This week I decided to have a go at the wildflower hour challenge to find the six brassica species that have small white flowers. Yesterday, when I wrote the first draft of this post, I had managed to locate five of them. During today’s walk, most unexpectedly, I found the sixth. You can find a pdf of the list, with photos and tips on how to identify each species, on dropbox (courtesy of the lovely botanist Dinky Moira).
On the left above is Hairy bitter-cress (Cardamine hirsuta), whose flowers have four stamens and whose seed pods stand straight up, and on the right is Wavy bitter-cress (Cardamine flexuosa), with its six stamens and ‘sticky-out seed pods’ (Moira’s very apt description).

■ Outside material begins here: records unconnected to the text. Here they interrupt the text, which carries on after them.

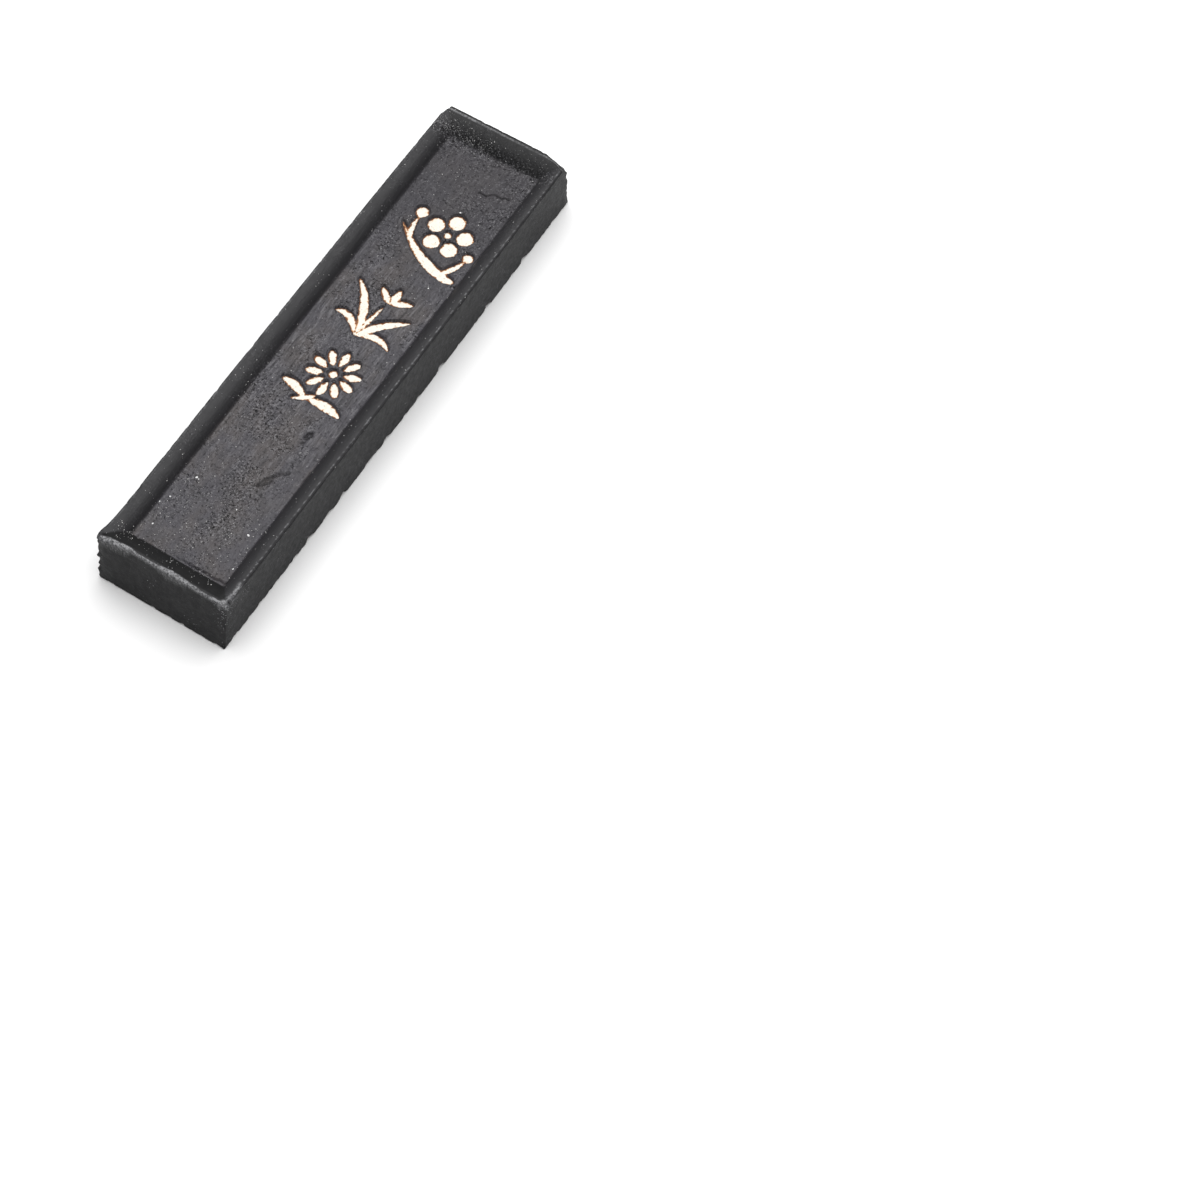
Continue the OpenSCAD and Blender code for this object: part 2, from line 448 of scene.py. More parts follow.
def plumParts():
    middles = ringOf(plum["flower"], plum["petals"], plum["petalOut"])
    petals = [(x, y, plum["petalRadius"]) for x, y in middles]
    return {
        "plum_petal_gilding": discsOf([], petals),
        "plum_heart_gilding": discsOf([], [(*plum["flower"], plum["heart"])]),
        "plum_twig_gilding": discsOf(plum["twigs"], plum["buds"]),
    }


def orchidParts():
    fx, fy = orchid["flower"]
    leaves = [(orchid["root"], bend, end, width, fullness) for bend, end, width, fullness in orchid["leaves"]]
    petals = [((fx, fy), (fx + b[0], fy + b[1]), (fx + e[0], fy + e[1]), width, 1.0)
              for b, e, width in orchid["petals"]]
    return {
        "orchid_leaf_gilding": discsOf(leaves, []),
        "orchid_flower_gilding": discsOf(petals, []),
    }


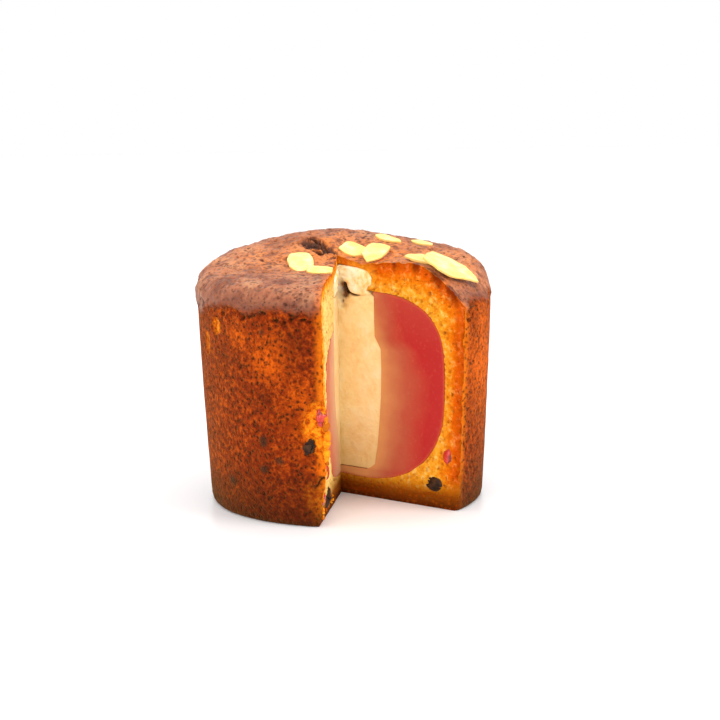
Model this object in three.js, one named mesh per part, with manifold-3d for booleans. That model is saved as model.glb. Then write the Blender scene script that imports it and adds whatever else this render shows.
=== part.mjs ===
// A small, tall pound cake with a slice cut out of it, in millimetres, +Z up.
// The origin is on the cake's own axis, on the face that it stands on, and -Y is the side with the cut.
// Inside is a whole poached fruit, cored, with the core filled with cheese cream. Raisins and
// cherries lie in the crumb, and sliced almonds are baked onto the domed top.
import * as THREE from "three";
import { mergeVertices } from "three/addons/utils/BufferGeometryUtils.js";
import Module from "manifold-3d";

const wasm = await Module();
wasm.setup();

// ---- Driving dimensions --------------------------------------------------------------------
const BASE_RADIUS = 36.5;
const RIM_RADIUS = 39;
const RIM_HEIGHT = 55.8;
const SIDE_BARREL = 0.9; // how far the wall bows out at mid height
const BASE_EDGE = 1.2; // rounding where the wall meets the base
const CRUST_LEDGE = 0.5; // how far the top crust overhangs the wall

// The two knife cuts meet at a corner just left of the cake's axis. Headings are in degrees from
// the front (-Y), positive towards the right (+X). The left cut slants away near the base.
const CUT_CORNER = new THREE.Vector2(-1.65, 0.17);
const CUT_LEFT = -5.4;
const CUT_RIGHT = 53.7;
const SLANT = { heading: -8.5, height: 14 };

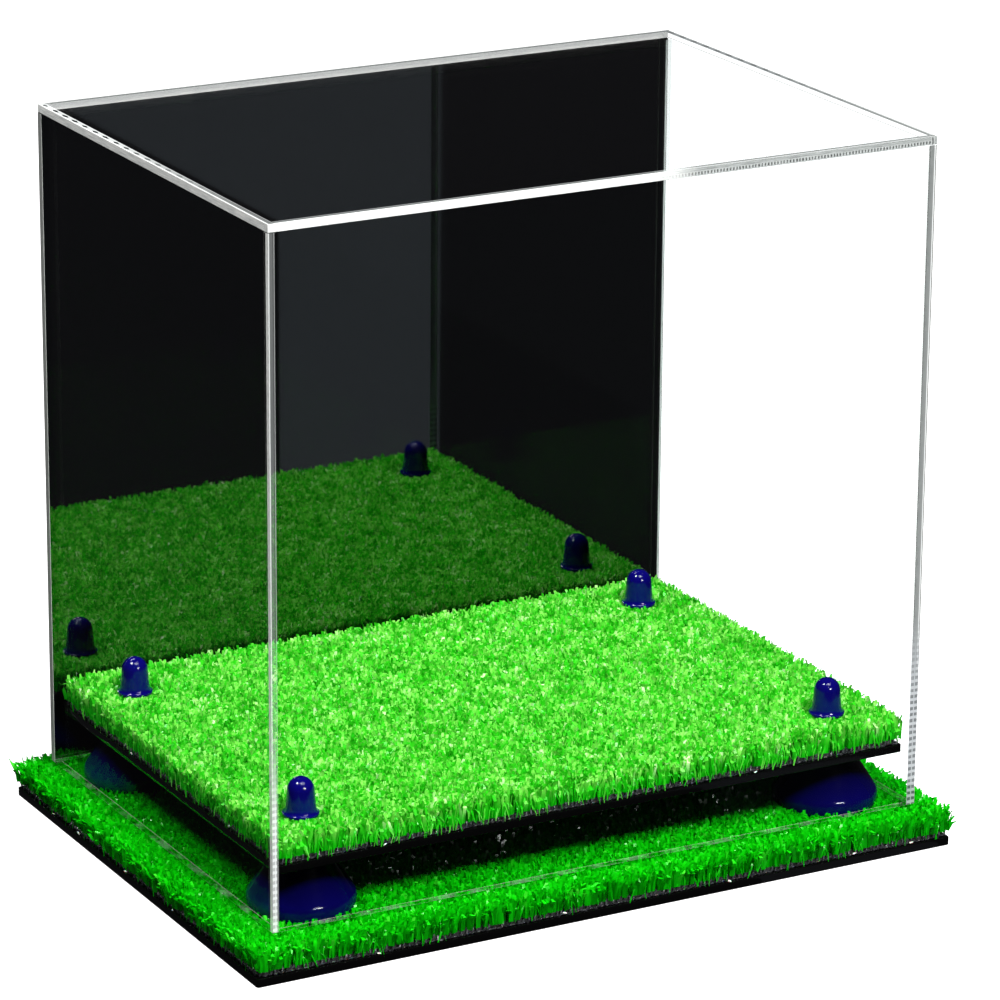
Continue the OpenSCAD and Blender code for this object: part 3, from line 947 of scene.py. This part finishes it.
# ---------------------------------------------------------------- Cap nuts
# Domed navy cap nuts with a flared lip, moulded in the same ABS as the feet. Each turns down on its
# screw and presses into the platform turf.

cap_h = cap_high[2] - cap_low[2]
cap_dome_r, cap_body_r, cap_lip_round = 4.9 * MM, 5.4 * MM, 0.4 * MM
cap_lip_h, cap_flare_h = 1.0 * MM, 3.8 * MM
cap_bore_r, cap_bore_h = 2.05 * MM, 10.2 * MM
dome_at = cap_h - cap_dome_r
cap_profile = (
    arc((cap_radius - cap_lip_round, cap_lip_round), (cap_lip_round,) * 2, -90, 0, 5)
    + arc((cap_radius, cap_flare_h), (cap_radius - cap_body_r, cap_flare_h - cap_lip_h), 270, 180, 12)
    + arc((0, dome_at), (cap_dome_r,) * 2, 0, 90, 16)
    + [(0, cap_bore_h), (cap_bore_r, cap_bore_h), (cap_bore_r, 0)])
for corner in corner_names:
    node = "riser_cap_" + corner
    mesh = turned(node, cap_profile, riser_axis(corner) + Vector((0, 0, cap_low[2])))
    settle(link("cap_nut_" + corner, mesh, navy_material), "cap_" + corner, "navy_plastic", node)

# ---------------------------------------------------------------- Clear panels
# Front, left, right and top: cast acrylic sheet, sawn to size, with its edges scraped smooth.
# The panels are joined with solvent cement, which leaves a frosty line broken by small gaps.

edge_ease, cement_gap = 0.15 * MM, 0.03 * MM
seam_width, upright_seam = 2.6 * MM, 3.6 * MM
upright_pitch, top_pitch, saw_pitch = 2.4 * MM, 8.8 * MM, 1.3 * MM
facing_square, facing_partly = 0.99, 0.15
# From the first x to the second, the front edge's frost and the joints turn to painted grey: painted shade.
painted_grey_from, painted_grey_to = 16 * MM, 34 * MM
sheet_front, sheet_rear = cover_low[1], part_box("cover_front_panel")[1][1]
wall_top, lid_top = cover_low[2], cover_high[2]
mirror_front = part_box("cover_back_mirror")[0][1]
CLEAR, SAWN, BOND, RIM, SEAM, SILVER = range(6)


def acrylic_face(add):
    """The polished face of cast acrylic: clear and neutral, and a mirror only at a flat angle."""
    place = add("TexCoord").outputs["Object"]
    facing = add("LayerWeight", {"Blend": 0.5}).outputs["Facing"]
    rim = add("Math POWER", (facing, 5.0))
    share = add("Math MULTIPLY_ADD", (rim, 0.25, 0.004))
    haze = add("TexNoise", (place, 0.025 / MM, 3.0))
    rough = add("MapRange", (haze, 0, 1, 0.0, 0.06))
    shine = add("BsdfAnisotropic", {"Color": "#ffffff", "Roughness": rough})
    through = add("BsdfTransparent", {"Color": "#fdfefe"})
    return add("MixShader", (share, through, shine))


def acrylic_edge(add):
    """A sawn and scraped acrylic edge: frosty, with fine streaks along the cut and a row of saw marks.
    It shows from outside. From inside the sheet light slips past it, so it is clear or nearly so, and its
    tone there is darker: painted shade. Towards the right end of the front edge the frost is painted grey,
    also painted shade."""
    place = add("TexCoord").outputs["Object"]
    spot = add("SeparateXYZ", (place,))
    chart = add("SeparateXYZ", (add("UVMap", uv_map="Edge"),))
    level = add("Attribute", attribute_name="Frost").outputs["Fac"]

    # Streaks run along the edge, and grit roughens it.
    across = add("Math MULTIPLY", (chart.outputs["Y"], 9.0))
    streaks = add("TexNoise", (add("CombineXYZ", {"X": chart.outputs["X"], "Y": across}), 1.0, 4.0, 0.7))
    streaks = add("MapRange", (streaks, 0.35, 0.6))
    grit = add("TexNoise", (place, 1.6 / MM, 2.0))
    bump = add("Bump", {"Height": grit, "Strength": 0.3, "Distance": 0.1 * MM})

    # Towards the right end of the front edge the blade left two rows of marks, and the frost there is painted
    # grey: painted shade.
    wander = add("TexNoise", (place, 0.5 / MM, 1.0))
    teeth = add("Math MULTIPLY", (spot.outputs["X"], 1.0 / saw_pitch))
    teeth = add("Math MULTIPLY_ADD", (wander, 0.5, teeth))
    teeth = add("Math PINGPONG", (teeth, 0.5))
    rows = add("Math PINGPONG", (chart.outputs["Y"], 0.3))
    marks = add("Math MULTIPLY", (add("MapRange", (teeth, 0.2, 0.3)), add("MapRange", (rows, 0.06, 0.14))))
    lower = add("MapRange", (chart.outputs["Y"], 0.62, 0.55))
    marks = add("Math MULTIPLY", (marks, lower))
    # Painted shade: this share turns the front edge's frost to painted grey towards its right end.
    dull = add("MapRange", (spot.outputs["X"], painted_grey_from, painted_grey_to))
    for name, none, full in (("Y", sheet_front + 0.75 * MM, sheet_front + 0.25 * MM),
                             ("Z", wall_top - 0.4 * MM, wall_top - 0.1 * MM)):
        reach = add("MapRange", (spot.outputs[name], none, full))
        dull = add("Math MULTIPLY", (dull, reach))
    pale = add("Mix RGBA", (streaks, "#d2d6d4", "#fafaf6"))
    grey = add("Mix RGBA", (streaks, "#3c403e", "#9a9e9c"))
    bright = add("Mix RGBA", (lower, grey, "#9a9e9c"))
    pitted = add("Mix RGBA", (marks, bright, "#262827"))
    tone = add("Mix RGBA", (dull, pale, pitted))
    tone = add("Mix RGBA", (level, "#4f534f", tone))
    # Seen from inside, the edge takes a darker tone: painted shade.
    inside = add("NewGeometry").outputs["Backfacing"]
    painted_shade_inside = add("Mix RGBA", (streaks, "#1f1d1b", "#a8a49f"))
    tone = add("Mix RGBA", (inside, tone, painted_shade_inside))
    frost = add("BsdfPrincipled", {"Base Color": tone, "Roughness": 0.3, "Normal": bump, "IOR": 1.49})
    through = add("BsdfTransparent", {"Color": "#f0f2f2"})
    cover = add("MapRange", (streaks, 0, 1, 0.75, 0.95))
    hint = add("MapRange", (level, 0.9, 0.7, 0, 0.6))
    cover = add("Mix", (inside, cover, hint))

    # The ends of the front sheet are scraped clear again along the half next to the side walls.
    scraped = add("MapRange", (chart.outputs["Y"], 0.52, 0.62))
    for name, none, full in (("Y", sheet_rear + 0.25 * MM, sheet_rear - 0.05 * MM),
                             ("Z", wall_top - 0.2 * MM, wall_top - 0.4 * MM)):
        reach = add("MapRange", (spot.outputs[name], none, full))
        scraped = add("Math MULTIPLY", (scraped, reach))
    cover = add("Math MULTIPLY", (cover, add("Math SUBTRACT", (1.0, scraped))))
    return add("MixShader", (cover, through, frost))


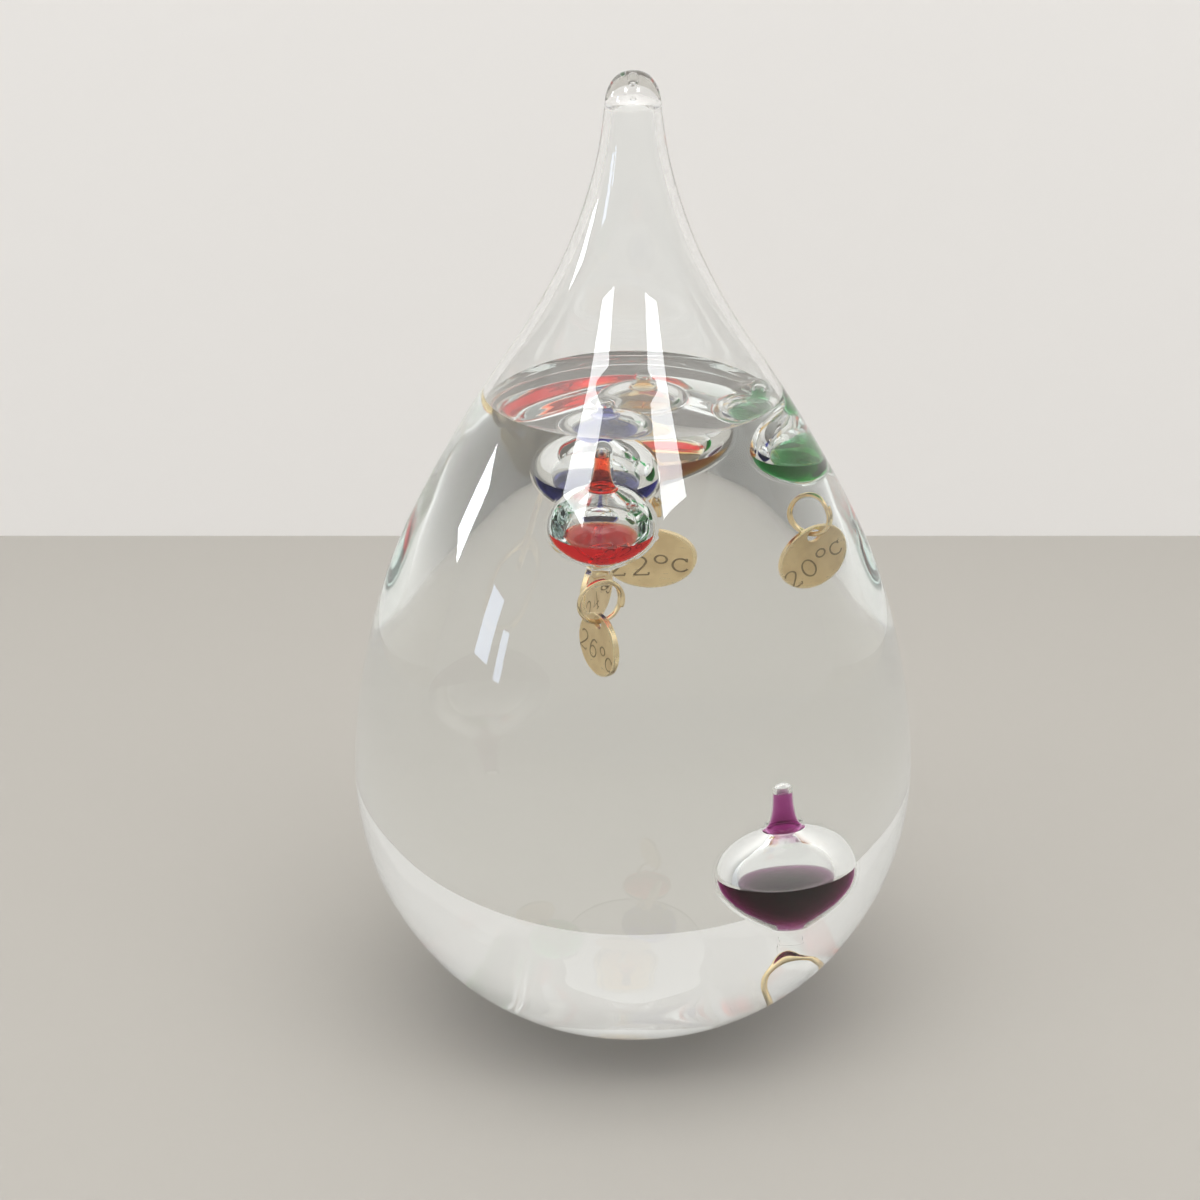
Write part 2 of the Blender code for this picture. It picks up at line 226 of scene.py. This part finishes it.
outline = [(share * belly, up * tall) for share, up in (
    (0.400, 0.0042), (0.460, 0.0116), (0.532, 0.0222), (0.604, 0.0355),
    (0.670, 0.0508), (0.734, 0.0686), (0.794, 0.0896), (0.848, 0.1132),
    (0.898, 0.1400), (0.945, 0.1720), (0.980, 0.2100), (0.998, 0.2500),
    (0.998, 0.2940), (0.980, 0.3480), (0.944, 0.4040), (0.893, 0.4600),
    (0.824, 0.5150), (0.738, 0.5680), (0.647, 0.6170), (0.552, 0.6640),
    (0.459, 0.7060), (0.374, 0.7430), (0.299, 0.7800), (0.235, 0.8170),
    (0.183, 0.8540), (0.142, 0.8910), (0.112, 0.9280), (0.094, 0.9653))]
outer = smooth_line(outline, 5)
inner = inset(outer, wall)
rim = outer[-1]
foot = [(foot_flat, 0.0), (foot_edge, foot_rise)]
contact = level + wetting
dry = between(inner, contact, inner[-1][1])
corner = radius_at(inner, floor_top)
bend_top = floor_top + bend_rise
bend_out = radius_at(inner, bend_top)
bend = [((1 - t) ** 2 * bend_start * corner + 2 * t * (1 - t) * corner + t * t * bend_out,
         (1 - t * t) * floor_top + t * t * bend_top) for t in (k / 12 for k in range(12))]
wet = [*bend, *between(inner, bend_top, contact)]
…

Common whitlowgrass (Erophila verna) seems to be everywhere at the moment, in particular alongside paths and at the edges of back lanes. It’s tiny but worth bending over for a look.
Shepherd’s-purse (Capsella bursa-pastoralis) is so named because of the shape of its seed pods, though, personally, I think they look like tiny hearts. Shepherd’s-heart anyone?
Thale cress (Arabidopsis thaliana) is a new plant for me so I was very chuffed to find this one. It’s rather like Shepherd’s purse but has slender rod-shaped seedpods.
And this is today’s find: Danish scurvygrass (Cochlearia danica), which I had seen before in Cardiff, alongside the River Taff near the city centre, but I hadn’t ventured that far during yesterday’s walk. Today, I found it on the edge of a pavement near Cardiff Bay, just one plant, but one is all I needed to complete this challenge.